EXERCISE OBJECTIVE -
Find the number of lines below in which the word "part" appears, and write that number only.

PROVIDED MATERIAL -
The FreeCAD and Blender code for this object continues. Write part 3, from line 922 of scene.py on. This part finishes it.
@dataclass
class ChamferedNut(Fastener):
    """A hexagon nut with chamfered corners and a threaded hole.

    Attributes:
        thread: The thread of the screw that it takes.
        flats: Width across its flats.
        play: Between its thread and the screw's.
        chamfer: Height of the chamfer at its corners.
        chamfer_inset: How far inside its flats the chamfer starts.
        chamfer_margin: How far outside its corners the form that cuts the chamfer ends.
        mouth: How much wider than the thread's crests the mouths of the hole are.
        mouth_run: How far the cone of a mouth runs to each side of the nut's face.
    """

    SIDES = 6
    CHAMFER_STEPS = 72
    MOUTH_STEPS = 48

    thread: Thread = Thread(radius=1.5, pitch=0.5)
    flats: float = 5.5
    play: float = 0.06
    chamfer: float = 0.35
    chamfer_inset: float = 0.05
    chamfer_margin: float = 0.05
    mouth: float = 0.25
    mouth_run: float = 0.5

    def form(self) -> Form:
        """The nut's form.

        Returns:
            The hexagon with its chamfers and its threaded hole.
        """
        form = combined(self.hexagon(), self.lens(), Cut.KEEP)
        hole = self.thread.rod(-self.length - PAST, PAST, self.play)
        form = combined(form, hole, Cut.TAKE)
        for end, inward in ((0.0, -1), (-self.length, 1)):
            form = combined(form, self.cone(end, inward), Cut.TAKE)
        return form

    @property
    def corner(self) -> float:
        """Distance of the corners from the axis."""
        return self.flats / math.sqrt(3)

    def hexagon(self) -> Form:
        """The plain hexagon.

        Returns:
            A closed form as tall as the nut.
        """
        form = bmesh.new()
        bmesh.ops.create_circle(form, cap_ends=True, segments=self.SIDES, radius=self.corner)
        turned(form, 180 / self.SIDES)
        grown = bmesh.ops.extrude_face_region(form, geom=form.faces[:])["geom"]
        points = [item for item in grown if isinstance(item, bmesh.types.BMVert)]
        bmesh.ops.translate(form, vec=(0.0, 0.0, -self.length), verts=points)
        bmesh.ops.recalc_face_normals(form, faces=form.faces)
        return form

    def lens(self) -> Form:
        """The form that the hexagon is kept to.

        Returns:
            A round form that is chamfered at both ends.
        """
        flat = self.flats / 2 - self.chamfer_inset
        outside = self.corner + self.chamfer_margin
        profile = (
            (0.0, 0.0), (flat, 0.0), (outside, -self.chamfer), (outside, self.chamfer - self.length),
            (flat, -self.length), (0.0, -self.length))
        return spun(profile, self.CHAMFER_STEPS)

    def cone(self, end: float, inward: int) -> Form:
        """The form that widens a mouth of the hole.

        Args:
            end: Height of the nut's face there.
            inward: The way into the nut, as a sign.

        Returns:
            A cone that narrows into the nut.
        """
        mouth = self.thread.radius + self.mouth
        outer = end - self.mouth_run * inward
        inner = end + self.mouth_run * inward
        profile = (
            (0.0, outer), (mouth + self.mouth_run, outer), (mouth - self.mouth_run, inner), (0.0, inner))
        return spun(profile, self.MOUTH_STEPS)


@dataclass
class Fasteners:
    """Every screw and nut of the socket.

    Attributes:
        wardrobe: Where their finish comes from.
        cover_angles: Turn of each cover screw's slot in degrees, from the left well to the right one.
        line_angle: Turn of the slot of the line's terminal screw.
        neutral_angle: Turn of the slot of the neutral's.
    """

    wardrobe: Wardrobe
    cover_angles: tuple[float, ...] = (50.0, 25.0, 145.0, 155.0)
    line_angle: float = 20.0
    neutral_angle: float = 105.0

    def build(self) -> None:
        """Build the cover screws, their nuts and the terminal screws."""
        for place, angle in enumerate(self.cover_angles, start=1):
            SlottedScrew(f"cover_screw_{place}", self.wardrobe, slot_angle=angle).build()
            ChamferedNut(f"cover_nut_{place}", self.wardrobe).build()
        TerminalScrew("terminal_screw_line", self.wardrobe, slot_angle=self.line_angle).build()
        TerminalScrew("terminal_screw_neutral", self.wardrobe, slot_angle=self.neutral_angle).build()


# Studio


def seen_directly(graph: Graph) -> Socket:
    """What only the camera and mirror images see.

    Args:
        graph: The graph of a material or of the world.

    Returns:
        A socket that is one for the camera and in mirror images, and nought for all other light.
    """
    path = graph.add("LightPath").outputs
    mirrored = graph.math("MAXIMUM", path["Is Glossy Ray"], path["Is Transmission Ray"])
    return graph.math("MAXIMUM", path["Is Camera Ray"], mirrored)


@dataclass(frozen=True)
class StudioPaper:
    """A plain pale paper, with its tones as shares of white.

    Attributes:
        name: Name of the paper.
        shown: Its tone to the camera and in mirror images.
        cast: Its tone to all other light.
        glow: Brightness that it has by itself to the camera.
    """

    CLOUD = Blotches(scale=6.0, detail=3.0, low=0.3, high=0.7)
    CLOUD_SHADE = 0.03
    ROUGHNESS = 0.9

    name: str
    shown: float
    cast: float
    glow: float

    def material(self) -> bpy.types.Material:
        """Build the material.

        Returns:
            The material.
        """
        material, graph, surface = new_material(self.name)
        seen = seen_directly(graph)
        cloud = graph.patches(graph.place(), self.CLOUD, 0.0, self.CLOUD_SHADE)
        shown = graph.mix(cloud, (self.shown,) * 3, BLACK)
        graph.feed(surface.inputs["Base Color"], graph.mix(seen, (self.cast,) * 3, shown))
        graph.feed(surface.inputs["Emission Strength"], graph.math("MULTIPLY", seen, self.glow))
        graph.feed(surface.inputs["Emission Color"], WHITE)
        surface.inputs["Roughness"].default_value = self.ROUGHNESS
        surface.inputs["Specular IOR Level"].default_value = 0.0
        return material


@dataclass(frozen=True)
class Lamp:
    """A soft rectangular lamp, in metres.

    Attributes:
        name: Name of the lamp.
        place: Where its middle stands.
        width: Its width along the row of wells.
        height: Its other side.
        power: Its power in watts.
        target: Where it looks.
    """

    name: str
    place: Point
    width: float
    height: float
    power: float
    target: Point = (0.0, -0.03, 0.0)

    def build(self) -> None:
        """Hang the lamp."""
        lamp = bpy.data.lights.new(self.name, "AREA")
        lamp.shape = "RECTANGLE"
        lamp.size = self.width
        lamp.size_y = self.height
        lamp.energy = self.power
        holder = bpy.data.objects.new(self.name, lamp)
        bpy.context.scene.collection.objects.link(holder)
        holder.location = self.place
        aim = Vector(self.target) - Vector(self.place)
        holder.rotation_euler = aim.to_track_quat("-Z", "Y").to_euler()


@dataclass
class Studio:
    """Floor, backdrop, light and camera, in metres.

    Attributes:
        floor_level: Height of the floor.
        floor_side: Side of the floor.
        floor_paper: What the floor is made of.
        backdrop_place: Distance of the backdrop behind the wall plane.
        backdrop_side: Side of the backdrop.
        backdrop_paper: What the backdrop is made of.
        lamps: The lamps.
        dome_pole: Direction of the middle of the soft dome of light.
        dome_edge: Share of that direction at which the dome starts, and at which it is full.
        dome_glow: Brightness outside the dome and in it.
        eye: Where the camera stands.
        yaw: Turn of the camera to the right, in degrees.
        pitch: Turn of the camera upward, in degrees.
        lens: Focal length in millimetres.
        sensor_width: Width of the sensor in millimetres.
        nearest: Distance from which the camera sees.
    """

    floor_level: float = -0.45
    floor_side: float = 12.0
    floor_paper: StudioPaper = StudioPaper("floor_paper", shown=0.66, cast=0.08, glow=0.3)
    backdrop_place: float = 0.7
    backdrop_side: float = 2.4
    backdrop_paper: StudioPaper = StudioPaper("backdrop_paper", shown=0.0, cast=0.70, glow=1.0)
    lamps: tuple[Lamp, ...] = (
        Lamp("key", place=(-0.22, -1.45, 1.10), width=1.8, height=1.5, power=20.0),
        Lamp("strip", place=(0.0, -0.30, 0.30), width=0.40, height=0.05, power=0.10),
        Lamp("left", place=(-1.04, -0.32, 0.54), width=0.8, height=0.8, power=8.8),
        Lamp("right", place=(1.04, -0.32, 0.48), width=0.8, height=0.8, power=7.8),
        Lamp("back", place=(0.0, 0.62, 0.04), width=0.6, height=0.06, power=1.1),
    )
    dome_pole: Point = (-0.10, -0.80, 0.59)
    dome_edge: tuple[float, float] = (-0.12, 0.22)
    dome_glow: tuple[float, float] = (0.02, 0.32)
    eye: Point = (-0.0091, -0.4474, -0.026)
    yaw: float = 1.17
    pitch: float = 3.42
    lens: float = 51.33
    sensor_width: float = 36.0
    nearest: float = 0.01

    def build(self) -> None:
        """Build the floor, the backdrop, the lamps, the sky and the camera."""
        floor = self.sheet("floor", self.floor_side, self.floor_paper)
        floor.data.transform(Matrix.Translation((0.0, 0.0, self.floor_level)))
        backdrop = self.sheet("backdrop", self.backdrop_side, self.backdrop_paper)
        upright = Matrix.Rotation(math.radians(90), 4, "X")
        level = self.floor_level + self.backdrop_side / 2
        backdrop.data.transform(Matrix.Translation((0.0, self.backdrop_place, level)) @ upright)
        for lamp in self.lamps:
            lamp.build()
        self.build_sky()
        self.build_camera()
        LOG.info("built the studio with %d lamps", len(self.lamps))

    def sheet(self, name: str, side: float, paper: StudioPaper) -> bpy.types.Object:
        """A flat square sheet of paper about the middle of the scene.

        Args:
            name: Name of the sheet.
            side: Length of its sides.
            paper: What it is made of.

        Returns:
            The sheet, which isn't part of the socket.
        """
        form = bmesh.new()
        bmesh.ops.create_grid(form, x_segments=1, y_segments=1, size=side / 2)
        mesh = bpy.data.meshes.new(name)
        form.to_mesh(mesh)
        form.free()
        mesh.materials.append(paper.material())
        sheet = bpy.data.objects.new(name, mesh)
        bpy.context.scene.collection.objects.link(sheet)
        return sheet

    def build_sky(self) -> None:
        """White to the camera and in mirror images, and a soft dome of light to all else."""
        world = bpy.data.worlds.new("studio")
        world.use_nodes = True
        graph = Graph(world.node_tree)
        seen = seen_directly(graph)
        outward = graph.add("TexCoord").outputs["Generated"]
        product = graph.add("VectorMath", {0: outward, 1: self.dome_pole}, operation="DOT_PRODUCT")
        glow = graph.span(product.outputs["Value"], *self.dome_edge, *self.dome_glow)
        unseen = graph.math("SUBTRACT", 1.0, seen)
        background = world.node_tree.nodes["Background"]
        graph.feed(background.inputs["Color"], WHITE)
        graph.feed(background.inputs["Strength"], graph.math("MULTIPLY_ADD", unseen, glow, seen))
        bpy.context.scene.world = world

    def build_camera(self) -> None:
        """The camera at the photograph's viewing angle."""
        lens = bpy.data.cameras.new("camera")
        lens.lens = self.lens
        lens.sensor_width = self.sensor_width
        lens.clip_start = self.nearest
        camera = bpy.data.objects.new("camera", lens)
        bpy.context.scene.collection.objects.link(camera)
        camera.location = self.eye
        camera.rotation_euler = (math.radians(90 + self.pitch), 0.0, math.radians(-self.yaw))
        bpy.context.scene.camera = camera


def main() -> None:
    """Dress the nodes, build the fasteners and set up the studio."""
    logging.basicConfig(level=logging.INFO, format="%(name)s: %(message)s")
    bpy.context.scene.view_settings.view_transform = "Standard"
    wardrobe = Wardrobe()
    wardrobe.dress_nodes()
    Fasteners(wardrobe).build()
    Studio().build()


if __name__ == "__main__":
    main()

THE RESPONSE -
2